Global vs Local — when one number misleads
Same simulated dataset. Two estimators of the convergence-like coefficient β: a Global-style estimator (one coefficient for the whole sample, the analogue of Indonesia's β = −0.195) and a Local-style estimator (each region gets its own coefficient, the analogue of MGWR's location-specific β). The asymmetry slider turns spatial heterogeneity on and off: at 0, the truth is the same everywhere and global is fine; at 1, the truth varies enormously and only the local estimator recovers it.
Local (MGWR-style)
Allows β to vary across regions — analogue of MGWR's location-specific β̂(s).
Global (OLS-style)
A single coefficient for the whole sample — analogue of Indonesia's β = −0.195.
Why does this happen?
- Global averages out heterogeneity. If β is +1 in some regions and −1 in others, the global estimator returns ≈ 0 — and may declare "no effect" when in fact there are two strong, opposite effects.
- Local estimators recover the variation at the cost of more parameters. In Indonesia, MGWR uses 52 effective parameters vs OLS's 2 — but R² jumps from 0.21 to 0.76 because the gain in fit dwarfs the parameter cost.
- When the asymmetry slider is near 0, global is fine. If reality is genuinely homogeneous (β is the same everywhere), the simpler model is the right one. MGWR pays off precisely when the world is heterogeneous — and the Indonesia AICc drop from 1341 to 838 is the diagnostic that says it does.
Bias vs variance over many simulations
Single runs are noisy. Run the whole pipeline 100 times with fresh draws (same parameters, different errors) to see whether the global estimator is systematically biased when β varies in space.
Indonesia headline numbers — Global OLS vs MGWR
These numbers come straight from §6–§8 of the post — the same diagnostics used to declare MGWR a clear winner. Toggle outcomes (β, R², AICc) and methods (Global OLS, MGWR) to compare. Hover a point to see its standard error, 95% CI, and the effective bandwidth or sample-size analogue.
What to look for
- The convergence coefficient β collapses from −0.195 (global) to a median of −0.085 (MGWR) with a range from −1.74 to +0.42. The CI on the MGWR row in the forest plot reflects the full district-level spread, not a sampling-error band.
- R² triples: 0.21 → 0.76. This is the single most striking number in the post and the main reason MGWR is preferred for Indonesia's archipelago.
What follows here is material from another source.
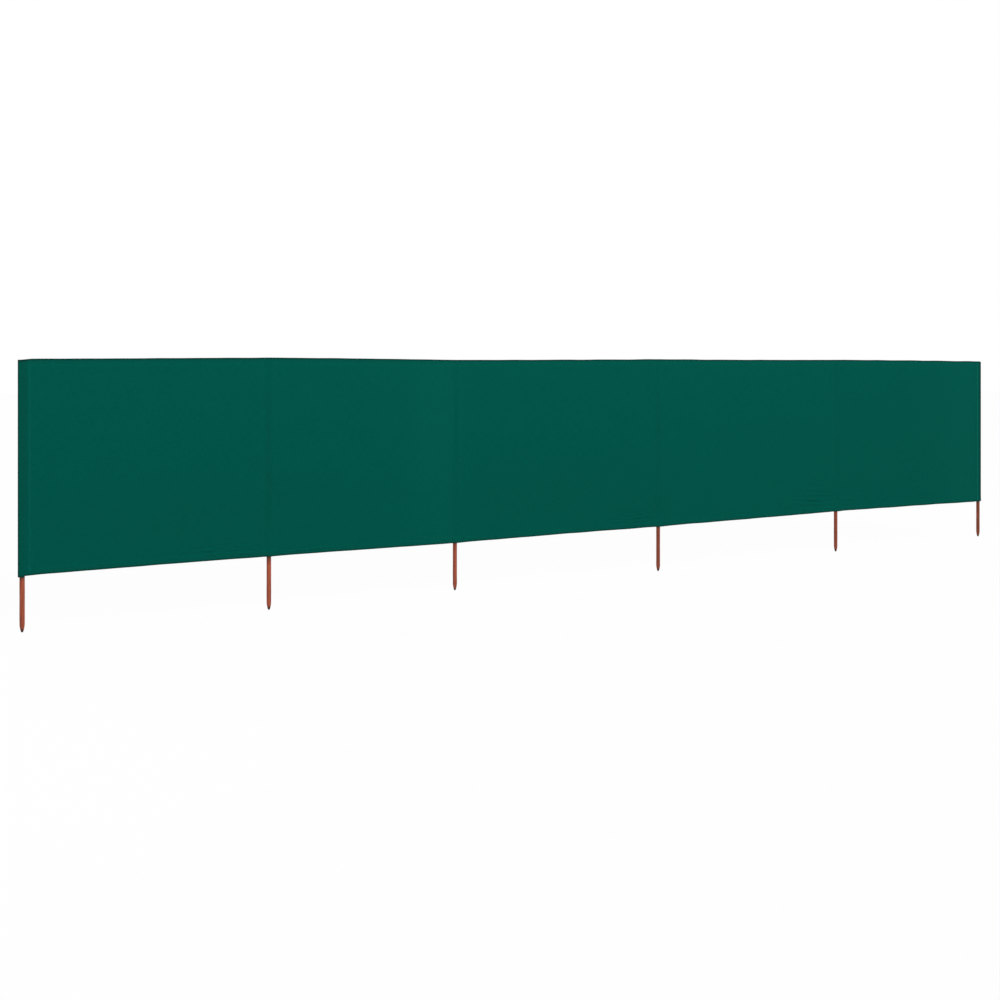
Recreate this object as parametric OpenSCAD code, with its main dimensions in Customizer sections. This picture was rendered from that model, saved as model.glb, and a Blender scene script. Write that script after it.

- AICc drops by 503 points: 1341 → 838. AICc penalises complexity, so the win is not free-flexibility-only — MGWR's gain in fit dwarfs the cost of estimating 52 effective parameters.
Outcomes
Methods
Why MGWR's "CI" looks different from OLS's
For Global OLS, the CI on the slope is a standard
β̂ ± 1.96 · SE band: a sampling-error statement
about uncertainty in the single coefficient. For MGWR, the
"CI" shown here is the empirical range of the 514 local
coefficients — what economists sometimes call the
cross-sectional dispersion of the location-specific β̂(s).
The two intervals answer different questions: the first says
"how precisely we estimate the global average", the second
says "how much the relationship actually varies in space".
Connecting back to Tab 3
The Global-vs-Local contrast you just simulated on Tab 3 maps directly to the Indonesia panel:
- Convergence β: Global says −0.195; MGWR's local median is −0.085 with a range from −1.74 to +0.42.
- R²: Global 0.21; MGWR 0.76 — a 3.5× improvement.
- AICc: Global 1341.25; MGWR 838.41 — a 503-point drop confirming the gain is genuine, not free flexibility.
The takeaway from the post (§7–§10) is therefore visible twice: once on a controlled simulation where you set the truth (Tab 3), and once on the actual 514-district Indonesia panel (this tab).